Flow velocity before and after flow field optimization under the overload condition: (a) initial and (b) optimized designs.

The cascade flow path is set as a structured grid with axisymmetric single flow path, and the grid at the blade wall, front and rear trailing edges is encrypted to ensure that the Y + value near the wall is controlled near 10. The grid independence test confirms that the number of grids in the cascade channel is 498,620. The non-equilibrium condensation flow calculation method in Section "Multi-objective optimization function of moisture-removal in Dykas steam turbine cascade" was used to calculate the flow field based on CFX software, and the wet steam physical property model was calculated using IAPWS-IF97 model. The interface of dynamic and static cascades is treated by a Frozen Rotor model. The turbulence model adopts the standard SST k-ω model, the convection term adopts second-order upwind format, the standard wall function is adopted in the near wall region, and the non-slip wall condition is applied to the blade surface and rim hub surface. The iterative convergence accuracy is set to be 1.0 × 10–4. The inlet and outlet boundary conditions are set to pressure temperature inlet and static pressure outlet. Figures 16 and 17 show the velocity distributions of 10%, 50%, and 90% blade height sections in the last-stage blade profile flows before and after optimization under the rated condition and overload conditions, respectively. Under both conditions, the flow velocity distributions before and after optimization were similar, and the velocity under the overload condition was slightly higher than that under the rated condition; after design optimization, the maximum steam flow velocities under the rated and overload conditions decreased by 4.5% and 3.3%, respectively, and the velocity distribution was more homogeneous.
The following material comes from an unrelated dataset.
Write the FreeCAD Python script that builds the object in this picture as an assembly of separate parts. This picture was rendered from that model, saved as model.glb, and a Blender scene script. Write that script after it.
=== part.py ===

Figures 20 and 21 show the pressure distributions of 10%, 50%, and 90% blade height sections in the last-stage blade profile flows before and after optimization under the rated and overload conditions, respectively. The steam pressure distribution of each section of the optimized flow was more uniform after the optimization, and the area of separated flows near the trailing edge of the suction surface of the moving blade under both conditions was significantly smaller than that of the initial cascade.

Fig. 20
figure 20

Pressure distribution before and after design optimization under the rated condition: (a) initial and (b) optimized designs.

Fig. 21
figure 21

Pressure distribution before and after design optimization under the overload condition: (a) initial and (b) optimized designs.

Figures 22 and 23 show the humidity distributions of 10%, 50%, and 90% blade height sections in the last-stage blade profile flows before and after optimization under the rated and overload conditions, respectively. Table 3 compares the optimization results of blade multi-condition moisture-removal design for wet steam turbines under both conditions. The maximum humidity of the optimized blade profile was smaller than that of the initial blade profile, and the last-stage outlet humidity decreased from 9.41% and 9.67% to 9.36% and 9.63%, respectively, under the two conditions. After optimization, the dryness is increased by 0.5% and 0.4%, and the last-stage stage efficiency under the rated and overload conditions was 67.1% and 65.7%, which was 0.9% and 0.7% higher than that before optimization, respectively. The flow under each condition was unchanged, and the stage power increased by 0.18% and 0.19% respectively. Hence, the proposed method realized balanced performance at the overload and rated condition sites in the multi-condition optimization process.

Fig. 22
figure 22

Humidity distribution before and after design optimization under the rated condition: (a) initial and (b) optimized designs.

Fig. 23
figure 23

Humidity distribution before and after design optimization under overload condition: (a) initial and (b) optimized designs.

Table 3 Results of multi-condition moisture-removal design optimization for wet steam turbine blade.

Conclusions

In this study, we developed a third-order Bezier curve model based on the blade profile geometric parameters, enabling parameterized reconstruction of the steam turbine cascade profile; different shapes of blade profile curves were rapidly regenerated by adjusting any design parameters. Combined with 3D modeling software, a general parameterized modeling method was formed, facilitating parameterized physical modeling of the cascade and flow field. The developed parameterization model reconstruction method was easy to use and enabled accurate shape control, providing robust support for the design optimization of steam turbine blade parameters.

The CFD-based non-equilibrium condensation flow calculation method for multi-condition cascade design optimization considered the coupled objectives of cascade performance under different conditions, adopted geometric parameters that allowed accurate control of blade shape according to the design parameters, thus achieving comprehensive multi-objective performance optimization for blade profiles under diverse performance constraints. The proposed optimization method was used to investigate the individual influence of 12 blade profile geometric parameters, such as the inlet and outlet angles and Bezier curve outlet control parameter on cascade efficiency, power, humidity, along with other macroscopic performance indicators, and it also helped investigate the influence of intra-blade microscopic performance indicators such as the steam expansion rate, droplet diameter, and nucleation rate.

The proposed design optimization method was found to be suitable for the design optimization of wet steam turbine in-line and twisted blades. By optimizing blade profiles at different positions vertically along the blades, a 3D blade with excellent performance was constructed, and multi-condition moisture-removal design optimization was achieved for static and moving blade cascades in the steam turbine. This method can easily realize the optimization of steam turbine power, efficiency, humidity, and other comprehensive performance and structural features by changing the optimization objectives, constraints, and design parameters, and it also provides technical support for the intelligent design optimization of wet steam turbine through-flow blades under varying conditions, suggesting broad application prospects.